If Seme is the most important land border Nigeria has, then one must wonder if any kind of security exists at any of our borders. You can drive across that border post hundred times a day without any check. Yet a multitude of checkpoints litter the road after the border within our territory. Between Seme and Agbara there are up to 20 checks by all manner of agencies. But if you think that the checks are to stop smugglers then your delusion is cleared when a “firewall vehicle”, those motorized contraptions custom-built for smuggling, breezes effortlessly past you and the checkpoints. Road safety corps have their own checkpoint. They look into faces rather than documents and peer into boots since they cant ask “wetin you carry”. On a particular segment of that road there are about five Customs checkpoints with just barely 10 metres between them and this does not include those of the police and immigration service.

At the border post proper, in clear view of all, touts, otherwise referred to as ‘kelebes’ mount road blocks and collect fees . What kind of security exists at an important border post where hooligans operate as security agents to extort motorists in daylight? You have to wonder whom they work for. Taxi drivers say they collect bribes for the law enforcement agencies. The absurdity is worsened by the fact that this brigandage appears institutionalized.

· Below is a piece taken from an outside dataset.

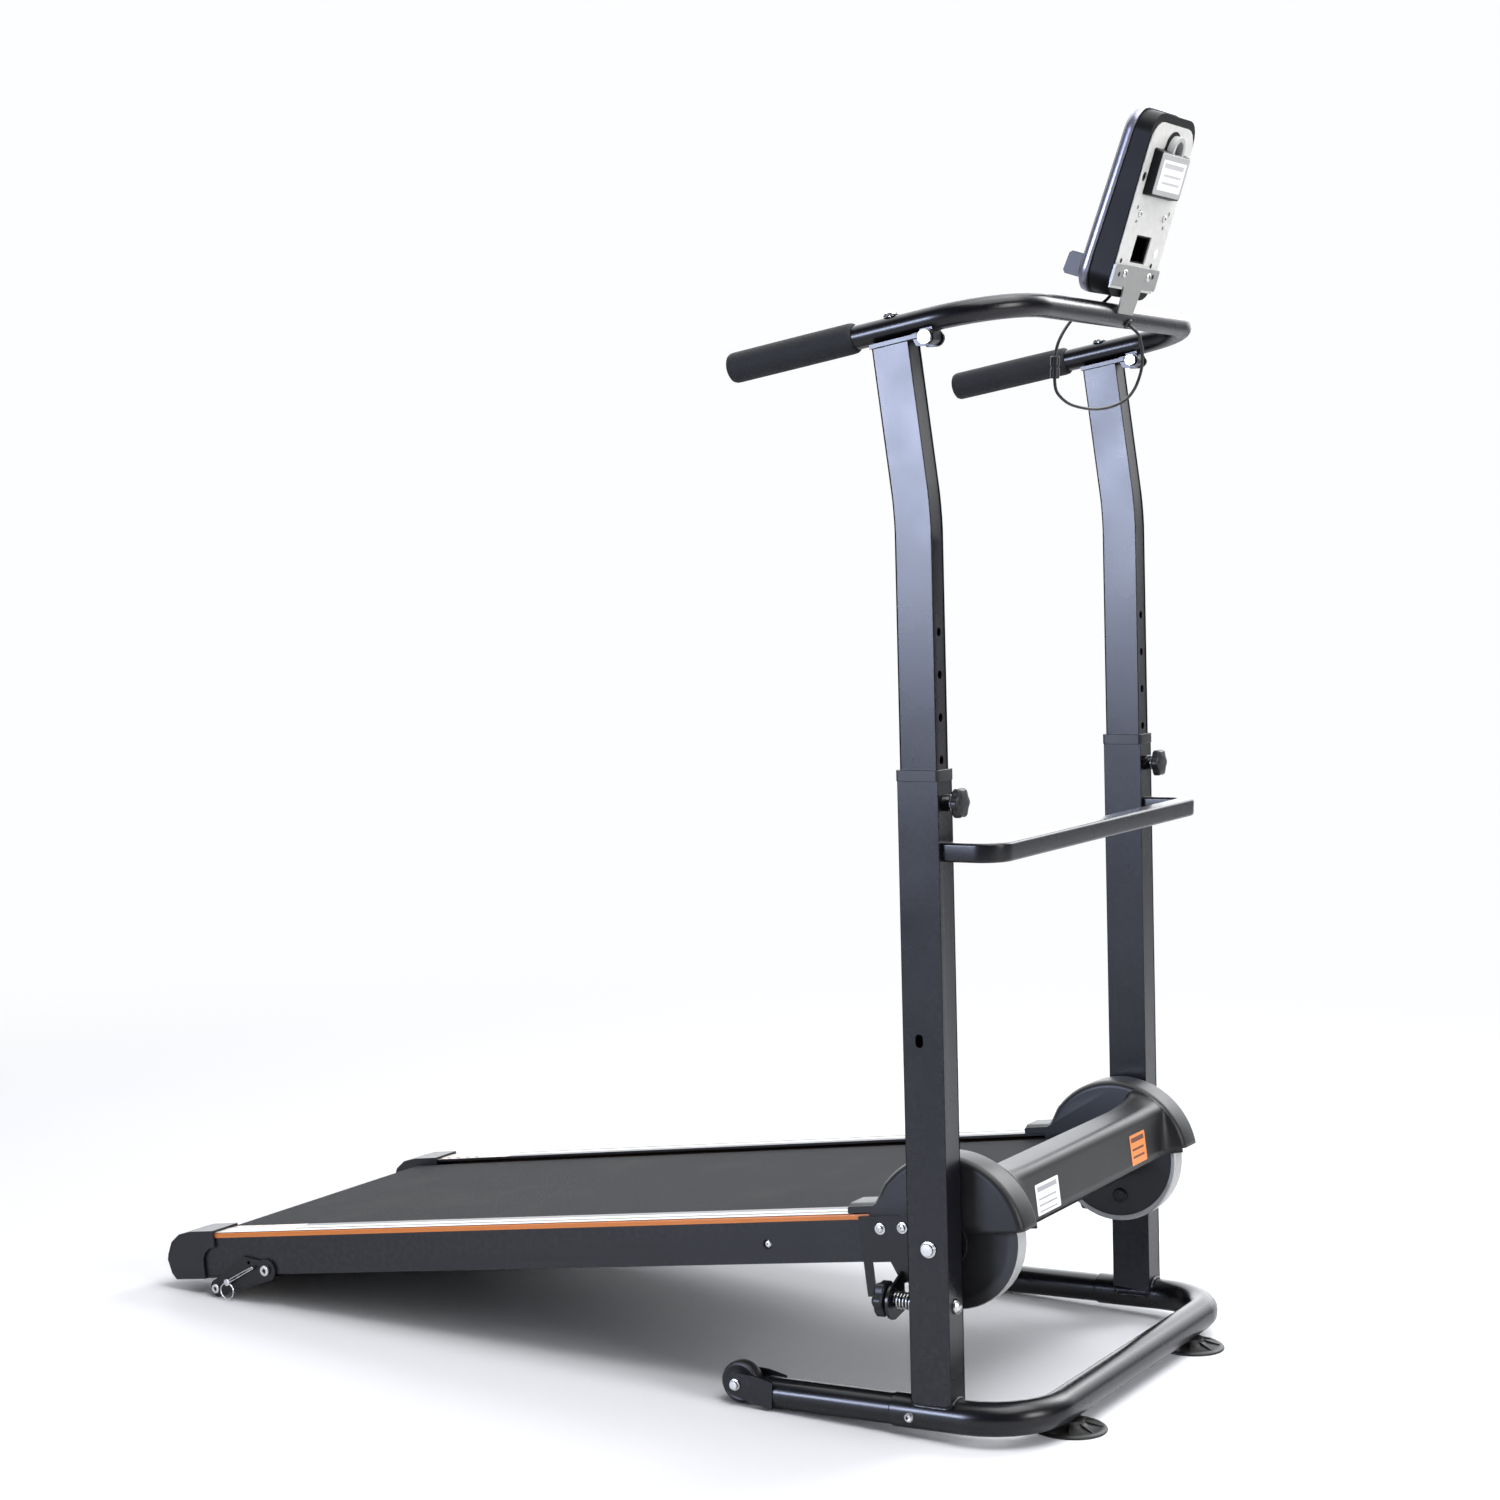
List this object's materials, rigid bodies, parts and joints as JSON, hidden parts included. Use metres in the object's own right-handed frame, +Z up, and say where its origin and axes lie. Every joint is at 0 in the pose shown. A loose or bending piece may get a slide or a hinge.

The new Inspector General of police , like the new Customs boss are fine gentlemen. But the sort of radical confrontation against established and entrenched corrupt traditions and practices that can usher needed institutional changes in these establishments must be engineered by the president. The president has the political followership and the credibility to engineer such social crusades. It is hoped that when his cabinet is fully formed the political will to declare war against corruption and indiscipline will be more manifest and that he will really fight the war in earnest.

For now, three months after, all we hear are feeble, distant , discordant , drum beats of war. We wait.